Published by Thriftbooks.com User , 15 years ago
In this extraordinary debut novel, Michael Northrop offers a well-crafted, chilling tale, full of mystery and suspense. Told in the first person, the story nicely balances the narrator's affable, almost innocent, tone with the darker side of human nature. Suitable for teens and adults alike, the story will keep you guessing and on the edge of your seat as it navigates the twists and turns of a friendship thrust into the middle of most peculiar mystery. I highly recommend it!
Three reasons to read Gentlemen
Published by Thriftbooks.com User , 15 years ago
First, I'm a fan of what you might call "the poetic vernacular," over prettified rhetoric, e.g., folks who write like ordinary folks talk but have a since of rhythm and lingo that make their writing memorable -- the likes of Mark Twain and Ring Lardner who can write like uneducated rubes but do it really well. Northrop writes in that vein, too, and I enjoyed the book at linguistic level as Micheal (sic) slangs his way through the story talking exactly like American teenagers talk if they're good at it. Second, the characters are interesting. Not just the kid characters, but the grown-ups, who Northrop manages to flesh out even though Micheal (like I said, sic) barely notices them. For example, his mom is a tragic figure, hard working and self-sacraficing, but she's a bit frayed at the edges and negligent... she surely doesn't know all the things her kid is into. She's real. The teachers are well-drawn, too, especially the enigmatic Mr. Haberman, who's not exactly a hero but certainly not a villain but is more like a not-very-good teacher who wants to be a good teacher because he has big ideas he wants to share with kids, but it's hard because the kids aren't listening and they don't care... so, like a lot of teachers, he experiments a bit but before long lapses back into his comfort zone of pedantry. He's real. Third, the story is a good one. It's probably what actual teenagers are more likely to get into -- an edgy, suspenseful thriller with missing persons and sex and drugs and maybe a murder and definitely an attempted murder and fights and myspace and secrets and mayhem. Oh, and Russian literature. You know how the kids love that. It's a real page turner -- I read it one sitting, and I can't remember the last time I did that with a novel.
excellent teen thriller
Published by Thriftbooks.com User , 15 years ago
A great book for teens. It is a who dun it of the best kind. A group of rebel high school boys, no one pays attention too, teachers no one would doubt, how society treats the poor, and turns a blind eye to those that have problems in school, and how easy it is to place labels on people.

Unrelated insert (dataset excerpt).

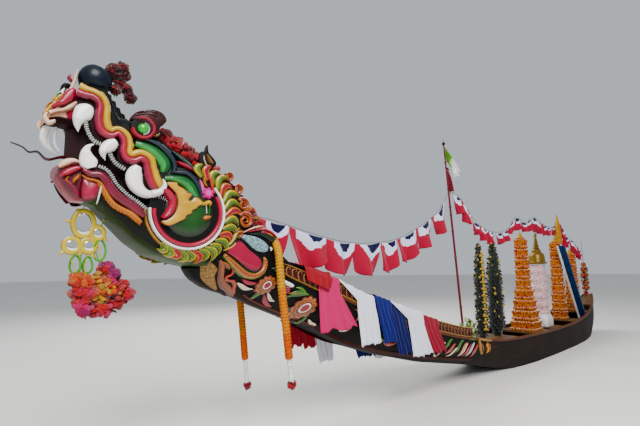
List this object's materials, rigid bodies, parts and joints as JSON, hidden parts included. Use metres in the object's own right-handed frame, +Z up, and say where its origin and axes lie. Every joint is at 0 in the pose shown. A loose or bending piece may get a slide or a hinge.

"Having a messed-up eye, it'll affect the way you see things."
Published by Thriftbooks.com User , 15 years ago
It may be only February, but I think it's safe to put Michael Northrop's first novel on my best of '09 list. You can call it YA if you like; the classification doesn't really matter. Like a fastball, a whiskey shot or a perfect pop song, GENTLEMEN is an example of a novel that does everything right. Main character Micheal (his misspelled-since-birth name is one of a hundred ways Northrop uses small detail to make his people pop right off the page) and his pals Tommy, Mixer and Bones are the kids you remember hanging out with in front of the lockers...or endeavoring to avoid. They dip chaw, smoke stale Camels bought off older kids and hang out in the woods after school. Their remedial English teacher Mr. Haberman is a wholly untrustworthy and utterly compelling shadow-figure in their school lives, simultaneously challenging the boys and baiting them with the great literary brickbat of Dostoyevsky's CRIME AND PUNISHMENT. But when one of their own goes missing, Mr. Haberman's increasingly pointed classroom remarks about crime, guilt and consequences launch a chain of events whose final link ends, inevitably, in a pool of blood. There are deep secrets pulsing through GENTLEMEN's veins, but Northrop doesn't spill them, instead allowing them to trickle out through the book's pores as its internal temperature spikes higher. As a psychological portrait, GENTLEMEN evokes the best of Robert Cormier. As a thriller it easily holds its own with the best Lois Duncan mass markets of my own misspent youth. From the first-person I'm-whispering-you-this-on-the-bus narration to the tension that builds steadily throughout the story, Northrop handles every inch of his tale with the off-handed aplomb of a born storyteller, and in the process serves up an instant classic.